--- Begin ---

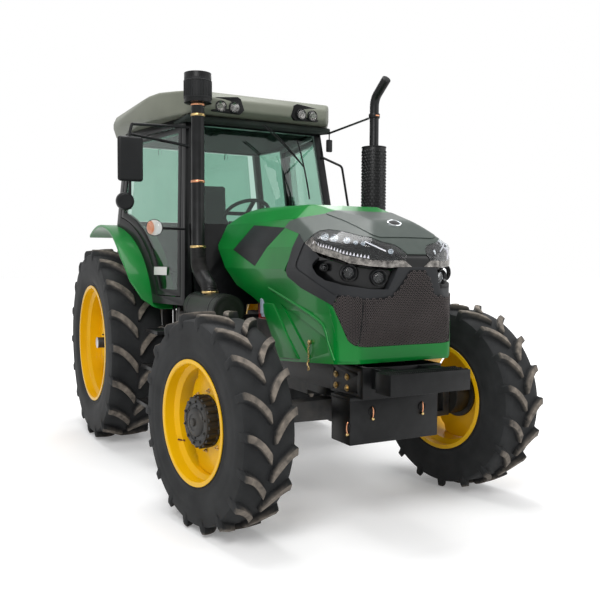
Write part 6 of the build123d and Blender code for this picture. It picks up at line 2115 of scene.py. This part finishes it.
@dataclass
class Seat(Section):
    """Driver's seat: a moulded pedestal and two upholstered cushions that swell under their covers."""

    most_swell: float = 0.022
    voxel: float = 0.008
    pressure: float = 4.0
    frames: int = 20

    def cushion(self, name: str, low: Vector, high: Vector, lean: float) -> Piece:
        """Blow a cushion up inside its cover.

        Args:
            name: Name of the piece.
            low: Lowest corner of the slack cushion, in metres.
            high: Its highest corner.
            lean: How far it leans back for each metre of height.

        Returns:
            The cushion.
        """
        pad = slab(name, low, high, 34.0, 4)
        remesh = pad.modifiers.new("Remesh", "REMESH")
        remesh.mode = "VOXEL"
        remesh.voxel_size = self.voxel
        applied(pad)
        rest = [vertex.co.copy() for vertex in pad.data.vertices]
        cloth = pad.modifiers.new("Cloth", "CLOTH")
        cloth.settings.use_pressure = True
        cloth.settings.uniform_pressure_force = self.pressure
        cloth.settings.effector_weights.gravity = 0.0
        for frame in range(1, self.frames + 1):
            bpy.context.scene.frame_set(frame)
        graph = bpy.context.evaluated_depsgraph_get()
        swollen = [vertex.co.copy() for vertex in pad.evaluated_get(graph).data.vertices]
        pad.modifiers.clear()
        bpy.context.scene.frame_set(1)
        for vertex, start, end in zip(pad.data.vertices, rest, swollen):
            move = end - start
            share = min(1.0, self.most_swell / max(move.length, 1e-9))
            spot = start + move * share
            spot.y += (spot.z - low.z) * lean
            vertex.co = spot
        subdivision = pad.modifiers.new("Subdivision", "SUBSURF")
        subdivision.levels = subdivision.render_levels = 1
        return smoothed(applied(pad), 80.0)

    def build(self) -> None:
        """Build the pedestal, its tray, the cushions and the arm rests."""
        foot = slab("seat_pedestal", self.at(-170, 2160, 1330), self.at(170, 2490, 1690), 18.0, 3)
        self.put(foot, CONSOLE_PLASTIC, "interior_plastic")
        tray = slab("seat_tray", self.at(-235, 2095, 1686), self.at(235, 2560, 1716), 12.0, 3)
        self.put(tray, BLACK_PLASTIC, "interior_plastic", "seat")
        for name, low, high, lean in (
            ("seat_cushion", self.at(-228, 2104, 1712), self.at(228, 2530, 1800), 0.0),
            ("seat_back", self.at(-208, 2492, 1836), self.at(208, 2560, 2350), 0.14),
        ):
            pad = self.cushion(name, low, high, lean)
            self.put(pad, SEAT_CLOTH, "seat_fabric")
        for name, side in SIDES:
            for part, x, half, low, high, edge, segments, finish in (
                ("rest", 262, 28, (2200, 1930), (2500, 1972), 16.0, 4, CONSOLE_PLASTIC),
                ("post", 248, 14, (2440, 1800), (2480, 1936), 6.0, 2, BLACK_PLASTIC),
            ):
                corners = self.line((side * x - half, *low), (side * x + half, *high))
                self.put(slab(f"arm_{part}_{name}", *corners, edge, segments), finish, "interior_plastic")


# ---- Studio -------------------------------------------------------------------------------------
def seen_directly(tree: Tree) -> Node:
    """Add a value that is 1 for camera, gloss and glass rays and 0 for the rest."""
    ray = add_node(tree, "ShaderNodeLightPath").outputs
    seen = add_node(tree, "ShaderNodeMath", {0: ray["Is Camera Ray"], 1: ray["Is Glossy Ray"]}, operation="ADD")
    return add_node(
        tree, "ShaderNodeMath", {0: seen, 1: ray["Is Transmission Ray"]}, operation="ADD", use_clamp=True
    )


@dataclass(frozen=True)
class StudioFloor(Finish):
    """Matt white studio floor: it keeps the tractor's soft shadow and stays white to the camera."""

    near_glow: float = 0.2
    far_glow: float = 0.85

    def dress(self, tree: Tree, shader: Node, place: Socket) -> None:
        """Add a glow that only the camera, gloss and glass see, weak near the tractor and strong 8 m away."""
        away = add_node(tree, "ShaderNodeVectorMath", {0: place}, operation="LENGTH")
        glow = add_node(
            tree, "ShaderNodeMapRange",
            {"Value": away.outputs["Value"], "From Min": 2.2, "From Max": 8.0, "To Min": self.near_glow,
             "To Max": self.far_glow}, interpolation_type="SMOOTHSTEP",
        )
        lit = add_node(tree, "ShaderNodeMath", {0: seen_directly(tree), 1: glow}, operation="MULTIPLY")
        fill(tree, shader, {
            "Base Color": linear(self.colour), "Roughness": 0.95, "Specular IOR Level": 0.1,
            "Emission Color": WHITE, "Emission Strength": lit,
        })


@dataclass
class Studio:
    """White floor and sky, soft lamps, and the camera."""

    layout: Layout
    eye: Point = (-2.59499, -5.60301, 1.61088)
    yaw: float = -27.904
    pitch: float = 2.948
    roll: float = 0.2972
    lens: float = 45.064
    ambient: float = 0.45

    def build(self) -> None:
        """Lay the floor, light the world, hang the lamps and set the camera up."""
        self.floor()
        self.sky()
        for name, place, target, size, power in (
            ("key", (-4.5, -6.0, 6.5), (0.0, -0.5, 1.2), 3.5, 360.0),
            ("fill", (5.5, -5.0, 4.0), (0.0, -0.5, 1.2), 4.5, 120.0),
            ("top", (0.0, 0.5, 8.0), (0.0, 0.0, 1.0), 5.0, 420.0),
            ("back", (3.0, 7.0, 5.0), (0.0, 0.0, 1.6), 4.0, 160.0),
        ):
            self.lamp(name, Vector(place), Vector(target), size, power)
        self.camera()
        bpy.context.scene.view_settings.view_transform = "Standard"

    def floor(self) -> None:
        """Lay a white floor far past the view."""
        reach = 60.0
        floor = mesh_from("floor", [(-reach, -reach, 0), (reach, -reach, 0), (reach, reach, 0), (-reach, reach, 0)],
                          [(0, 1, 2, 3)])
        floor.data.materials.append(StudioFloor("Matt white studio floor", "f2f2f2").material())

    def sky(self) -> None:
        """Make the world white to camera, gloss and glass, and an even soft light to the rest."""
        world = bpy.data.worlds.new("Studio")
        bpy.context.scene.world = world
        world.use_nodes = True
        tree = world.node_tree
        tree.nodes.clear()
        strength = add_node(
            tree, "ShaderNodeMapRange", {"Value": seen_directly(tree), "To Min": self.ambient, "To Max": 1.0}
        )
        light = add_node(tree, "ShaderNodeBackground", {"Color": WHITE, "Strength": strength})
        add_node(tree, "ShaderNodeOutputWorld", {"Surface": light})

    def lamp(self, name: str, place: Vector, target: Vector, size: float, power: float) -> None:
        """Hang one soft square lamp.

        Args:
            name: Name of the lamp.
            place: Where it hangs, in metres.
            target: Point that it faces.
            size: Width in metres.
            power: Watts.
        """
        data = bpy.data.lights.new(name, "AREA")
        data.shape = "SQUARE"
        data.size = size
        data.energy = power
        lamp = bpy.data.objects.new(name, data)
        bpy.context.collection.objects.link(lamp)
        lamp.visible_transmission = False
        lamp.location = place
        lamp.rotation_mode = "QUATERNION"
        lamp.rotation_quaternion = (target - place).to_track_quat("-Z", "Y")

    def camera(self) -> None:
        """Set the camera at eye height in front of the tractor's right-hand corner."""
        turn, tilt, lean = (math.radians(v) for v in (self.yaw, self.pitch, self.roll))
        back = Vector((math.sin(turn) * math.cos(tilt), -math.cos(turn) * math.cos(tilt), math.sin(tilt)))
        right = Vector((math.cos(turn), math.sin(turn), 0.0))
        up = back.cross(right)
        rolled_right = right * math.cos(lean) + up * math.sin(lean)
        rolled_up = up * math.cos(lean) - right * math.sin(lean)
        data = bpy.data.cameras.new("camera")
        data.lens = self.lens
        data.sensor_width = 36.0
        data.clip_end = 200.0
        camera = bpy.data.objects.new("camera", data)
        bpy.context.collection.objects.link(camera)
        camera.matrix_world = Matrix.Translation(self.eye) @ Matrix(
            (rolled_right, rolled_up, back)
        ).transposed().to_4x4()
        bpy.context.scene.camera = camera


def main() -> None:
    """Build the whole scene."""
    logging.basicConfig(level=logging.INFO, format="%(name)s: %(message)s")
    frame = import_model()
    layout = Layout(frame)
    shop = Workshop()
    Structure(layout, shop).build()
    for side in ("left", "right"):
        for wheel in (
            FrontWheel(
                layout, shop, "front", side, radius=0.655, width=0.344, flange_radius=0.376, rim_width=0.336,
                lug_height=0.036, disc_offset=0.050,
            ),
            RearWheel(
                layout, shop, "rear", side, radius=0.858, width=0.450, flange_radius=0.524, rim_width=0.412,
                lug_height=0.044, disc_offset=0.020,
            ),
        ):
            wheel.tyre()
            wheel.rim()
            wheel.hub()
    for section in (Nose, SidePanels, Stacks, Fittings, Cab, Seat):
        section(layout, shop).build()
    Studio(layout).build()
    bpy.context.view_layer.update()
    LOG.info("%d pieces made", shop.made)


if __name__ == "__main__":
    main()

--- End ---

Give the lines again, exactly as they stand, from the beginning of the data through the line with "lean: How far".

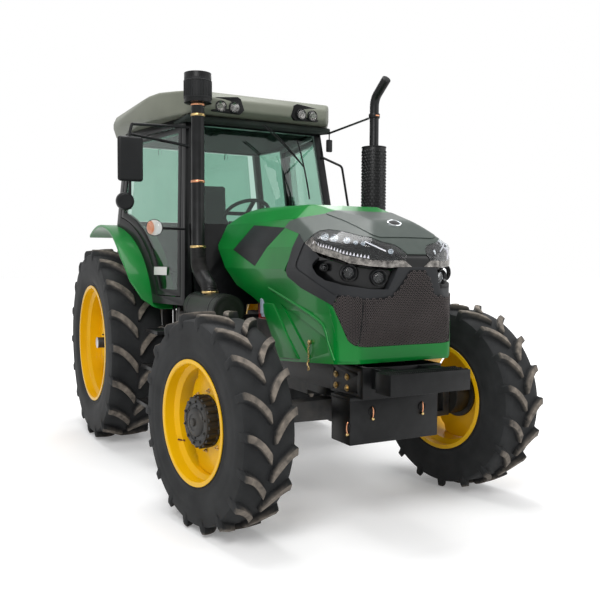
Write part 6 of the build123d and Blender code for this picture. It picks up at line 2115 of scene.py. This part finishes it.
@dataclass
class Seat(Section):
    """Driver's seat: a moulded pedestal and two upholstered cushions that swell under their covers."""

    most_swell: float = 0.022
    voxel: float = 0.008
    pressure: float = 4.0
    frames: int = 20

    def cushion(self, name: str, low: Vector, high: Vector, lean: float) -> Piece:
        """Blow a cushion up inside its cover.

        Args:
            name: Name of the piece.
            low: Lowest corner of the slack cushion, in metres.
            high: Its highest corner.
            lean: How far it leans back for each metre of height.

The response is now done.